I'm letting Leah's comments simmer for a while before I go back and edit. I might even wait until I get further into my WiP so I can use these lessons as I move forward. Once I've practiced and gotten more skilled, I'll attack the dreaded intro again. I just don't feel like I'm ready yet.

Have you had any really good critiques that ripped you a new one? What major lessons did you learn?



  1. Other people's eyes are amazing at catching what we can't see ourselves, aren't they? That's why I love my crit partners. They're worth their weight in chocolate. :)

  2. Keriann, I won a critique from Sarah Wylie (she's repped by Suzie Townsend at FinePrint and her book All These Lives is coming out in 2012) back in November. OH MY WORD! It was such an amazing experience. As polished as I thought my work was....well, it wasn't. Sarah managed to make it shine sooooo much brighter.

    Like you, I definitely fell into the repetitive word trap. (Starting strings of sentences with "she", reusing the same adjective in the same paragraph--yikes). All things that I didn't see. And my crit partners, as amazing as they are, didn't see it either. Because they're probably too close to my first chapter, too, at this point. Poor ladies have seen it 12 times already!!!

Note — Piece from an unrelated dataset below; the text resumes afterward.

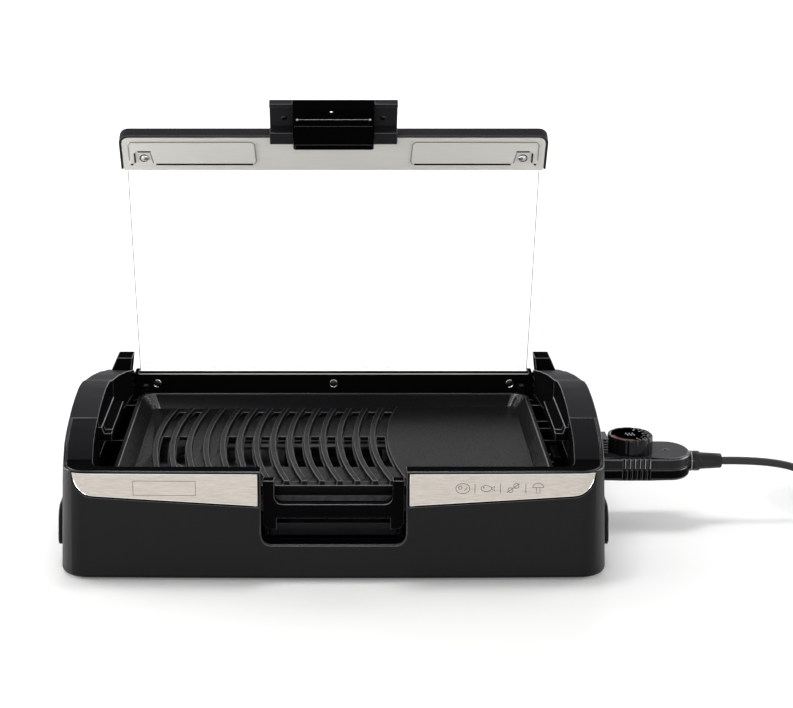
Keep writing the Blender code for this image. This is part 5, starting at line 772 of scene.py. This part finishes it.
for side, hand in sides:
    place = paneMatrix(side * x, y, face) @ Matrix.Rotation(insertSettings["screwTurn"] * side, 4, "Z")
    bm = placed(screwHead(screwSettings), place @ Matrix.Scale(insertSettings["screwSize"], 4))
    addPiece("handleScrew" + hand, bm, "lid", "plated_steel", blackZinc)
print("handle dressed")


# ---- ground edges of the pane ----

edgeSettings = {  # mm: half the pane's width at its rear and front end, then how the line lies in it
    "rear": 195.2, "front": 202.0, "low": 1.0, "inset": 0.55, "sink": 0.1, "radius": 0.34, "steps": 12, "bendSteps": 5,
}
for side, hand in sides:
    s = edgeSettings
    points = []
    for i in range(s["steps"] + 1):
        share = i / s["steps"]
        x = side * (s["rear"] + (s["front"] - s["rear"]) * share - s["inset"])
        up = s["low"] + (paneSettings["flat"] - s["low"]) * share
        points.append(leanPlace(x, up, paneSettings["face"] + s["sink"]))
    for i in range(1, s["bendSteps"] + 1):
        points.append(bendPlace(x, paneSettings["bend"] * i / s["bendSteps"], sink=s["sink"]))
    addPiece("paneEdge" + hand, lineForm(points, s["radius"], False, 2), "lid", "tempered_glass", groundEdge)
print("pane edges drawn")


# ---- front trims: a bare nameplate frame and four plain food signs ----

trimSettings = {  # metres for the CAD model's face, which leans back and bows, then mm
    "front": -0.150, "draft": 0.0042 / 0.0975, "sink": 0.0003, "bow": 0.002, "bowHalf": 0.209,
    "plaque": (-145.0, 83.4, 53.5, 12.6), "plaqueBar": 0.9, "plaqueLift": 0.1, "plaqueRise": 0.32, "plaqueEdge": 0.15,
    "groove": (0.6, 0.6), "rim": (-0.4, 0.32), "contour": 0.3, "contourSink": 0.05, "signSink": 0.1,
    "signs": (110.6, 131.9, 153.8, 175.2), "signHeight": 83.2, "bars": (121.0, 142.8, 164.6), "barHalf": 4.4,
    "line": 0.26,
}


def onTrim(x, z, proud):  # a place on the front face of a trim plate, mm to metres
    s = trimSettings
    y = s["front"] + s["draft"] * z * mm + s["sink"] + s["bow"] * (x * mm / s["bowHalf"]) ** 2
    return Vector((x * mm, y - proud * mm, z * mm))


def frontRim(node):  # the border of the trim's front face, in order
    bm = bmesh.new()
    bm.from_mesh(nodes[node].data)
    bmesh.ops.remove_doubles(bm, verts=bm.verts, dist=0.01 * mm)
    front = {f for f in bm.faces if f.normal.y < -0.85}
    border = [e for e in bm.edges if len([f for f in e.link_faces if f in front]) == 1]
    nextTo = {}
    for edge in border:
        for a, b in (edge.verts, reversed(edge.verts)):
            nextTo.setdefault(a, []).append(b)
    start = border[0].verts[0]
    loop, seen, here = [start.co.copy()], {start}, nextTo[start][0]
    while here not in seen:
        loop.append(here.co.copy())
        seen.add(here)
        here = next((v for v in nextTo[here] if v not in seen), start)
    bm.free()
    return loop


for hand in ("Left", "Right"):
    loop = frontRim("trim_plate_" + hand.lower())
    middle = sum(loop, Vector()) / len(loop)
    outwards = []
    for i, p in enumerate(loop):
        along = (loop[(i + 1) % len(loop)] - loop[i - 1]).normalized()
        outward = Vector((along.z, 0, -along.x))
        outwards.append(outward * (1 if outward.dot(p - middle) > 0 else -1))
    # the groove line is painted shade, a dark round line in the gap round each trim; the rim line is polished steel
    for kind, slot, material in (("groove", "black_abs", underShadeAbs), ("rim", "brushed_stainless", mirrorSteel)):
        out, radius = trimSettings[kind]
        points = [p + outward * out * mm for p, outward in zip(loop, outwards)]
        addPiece("trim" + kind.capitalize() + hand, lineForm(points, radius, True, 1), "base", slot, material)


def plaqueFrame(s):  # a flat bar round an empty field, on the trim's curved face
    x, z, width, height = s["plaque"]
    bm = bmesh.new()
    bmesh.ops.create_grid(bm, x_segments=16, y_segments=4, size=0.5)
    bmesh.ops.scale(bm, vec=(width * mm, height * mm, 1), verts=bm.verts)
    rim = bmesh.ops.inset_region(bm, faces=bm.faces[:], thickness=s["plaqueBar"] * mm, depth=0,
                                  use_even_offset=True)["faces"]
    bmesh.ops.translate(bm, vec=(0, 0, s["plaqueLift"] * mm), verts=bm.verts)
    ridge = liftFaces(bm, rim, (0, 0, s["plaqueRise"] * mm))
    edges = [e for e in outwardFaces(bm).edges if all(v in ridge for v in e.verts) and e.calc_face_angle(0) > 0.5]
    for v in cutEdges(bm, edges, s["plaqueEdge"]).verts:  # the flat form, front along +Z, goes onto the trim's face
        v.co = onTrim(x + v.co.x / mm, z + v.co.y / mm, v.co.z / mm)
    return outwardFaces(bm)


addPiece("plaqueFrame", plaqueFrame(trimSettings), "base", "brushed_stainless", angle=40)
x, z, width, height = trimSettings["plaque"]
corners = ((-0.5, -0.5), (0.5, -0.5), (0.5, 0.5), (-0.5, 0.5))
spots = [onTrim(x + width * a, z + height * b, -trimSettings["contourSink"]) for a, b in corners]
contour = lineForm(spots, trimSettings["contour"], True, 1)
addPiece("plaqueContour", contour, "base", "brushed_stainless", etchedLine)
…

    I'm glad you've got some good revision notes. You're going to feel so much better once you dive into the rewrite. :)

  3. I don't actually agree with the whole "every scene needs a purpose" thing. A plot progressinf purpse. Many of the most beloved books of all time have scenes that do nothing to progress the plot, and some of -those- scenes are among the most beloved. I'll give just one example:

    Tom Bombadil. His inclusion in The Fellowship of the Ring serves no purpose in the story. It didn't make it into the movie because of that. It also caused a -huge- uproar among fans that he was cut out.

    Sometimes a purpose can just be to establish the personality of the character. Or to have fun. If it's well written, people won't care if it furthers the plot or not.

    Just saying.

  4. I got a full critique from a published author, Robyn Bavati, and it was amazing! I got a lot of "show, don't tell", too. She also pointed out how I use a lot of directional stuff that isn't really necessary, like "She walked to the door and opened it." instead of "She went outside." It's really helpful.

    Also, I agree with Andrew to a point. I think there are some scenes that can lighten the mood, give the character a bit of a break, etc., as long as they don't last too long. But, even those scenes can double as pushing the plot forward in some way or another.

  5. Thank you all!! That's interesting to hear that maybe not every scene has to move the plot forward. I really liked the scene between my MC and her BFF. It's nice to hear that maybe I don't have to cut it after all. It'll probably be easier to tell once I have the whole manuscript completed.

  6. I'm glad she gave you some helpful advice. I also like to let critique simmer a bit and try the ideas out in new chapers and scenes before going back and changing things.